• Dataset content:

* * * *

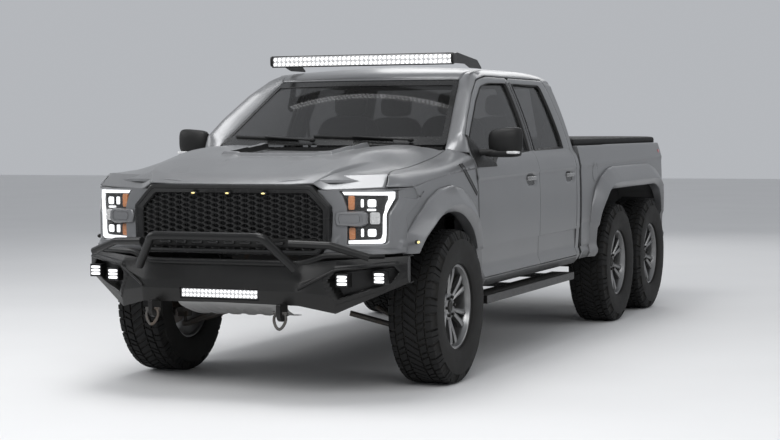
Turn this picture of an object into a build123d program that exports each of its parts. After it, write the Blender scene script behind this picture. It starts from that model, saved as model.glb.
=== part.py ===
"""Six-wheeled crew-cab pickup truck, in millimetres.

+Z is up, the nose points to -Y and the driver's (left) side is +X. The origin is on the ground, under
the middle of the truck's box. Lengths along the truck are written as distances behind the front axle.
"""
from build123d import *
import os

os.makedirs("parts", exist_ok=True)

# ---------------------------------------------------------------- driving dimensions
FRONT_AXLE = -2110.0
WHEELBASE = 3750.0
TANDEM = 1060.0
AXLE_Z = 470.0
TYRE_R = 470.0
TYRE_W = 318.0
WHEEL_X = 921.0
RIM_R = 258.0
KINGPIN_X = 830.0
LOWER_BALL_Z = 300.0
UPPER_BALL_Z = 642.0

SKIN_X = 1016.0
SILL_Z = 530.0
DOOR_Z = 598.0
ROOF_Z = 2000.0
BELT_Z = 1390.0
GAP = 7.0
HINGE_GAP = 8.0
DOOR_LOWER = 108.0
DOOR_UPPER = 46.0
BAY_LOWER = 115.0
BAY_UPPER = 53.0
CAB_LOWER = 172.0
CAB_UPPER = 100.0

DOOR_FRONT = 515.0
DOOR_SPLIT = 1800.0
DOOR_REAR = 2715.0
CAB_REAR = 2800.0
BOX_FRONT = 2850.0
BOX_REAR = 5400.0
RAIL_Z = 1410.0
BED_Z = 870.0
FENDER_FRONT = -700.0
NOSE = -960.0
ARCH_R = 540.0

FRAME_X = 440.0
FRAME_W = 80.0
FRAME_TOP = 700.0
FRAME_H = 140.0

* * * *

• Work to complete:
Without leaving anything out, quote all the data.

• Reply:
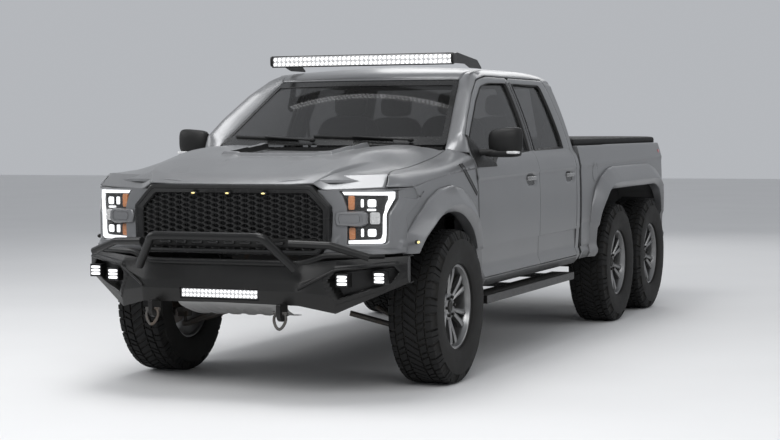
Turn this picture of an object into a build123d program that exports each of its parts. After it, write the Blender scene script behind this picture. It starts from that model, saved as model.glb.
=== part.py ===
"""Six-wheeled crew-cab pickup truck, in millimetres.

+Z is up, the nose points to -Y and the driver's (left) side is +X. The origin is on the ground, under
the middle of the truck's box. Lengths along the truck are written as distances behind the front axle.
"""
from build123d import *
import os

os.makedirs("parts", exist_ok=True)

# ---------------------------------------------------------------- driving dimensions
FRONT_AXLE = -2110.0
WHEELBASE = 3750.0
TANDEM = 1060.0
AXLE_Z = 470.0
TYRE_R = 470.0
TYRE_W = 318.0
WHEEL_X = 921.0
RIM_R = 258.0
KINGPIN_X = 830.0
LOWER_BALL_Z = 300.0
UPPER_BALL_Z = 642.0

SKIN_X = 1016.0
SILL_Z = 530.0
DOOR_Z = 598.0
ROOF_Z = 2000.0
BELT_Z = 1390.0
GAP = 7.0
HINGE_GAP = 8.0
DOOR_LOWER = 108.0
DOOR_UPPER = 46.0
BAY_LOWER = 115.0
BAY_UPPER = 53.0
CAB_LOWER = 172.0
CAB_UPPER = 100.0

DOOR_FRONT = 515.0
DOOR_SPLIT = 1800.0
DOOR_REAR = 2715.0
CAB_REAR = 2800.0
BOX_FRONT = 2850.0
BOX_REAR = 5400.0
RAIL_Z = 1410.0
BED_Z = 870.0
FENDER_FRONT = -700.0
NOSE = -960.0
ARCH_R = 540.0

FRAME_X = 440.0
FRAME_W = 80.0
FRAME_TOP = 700.0
FRAME_H = 140.0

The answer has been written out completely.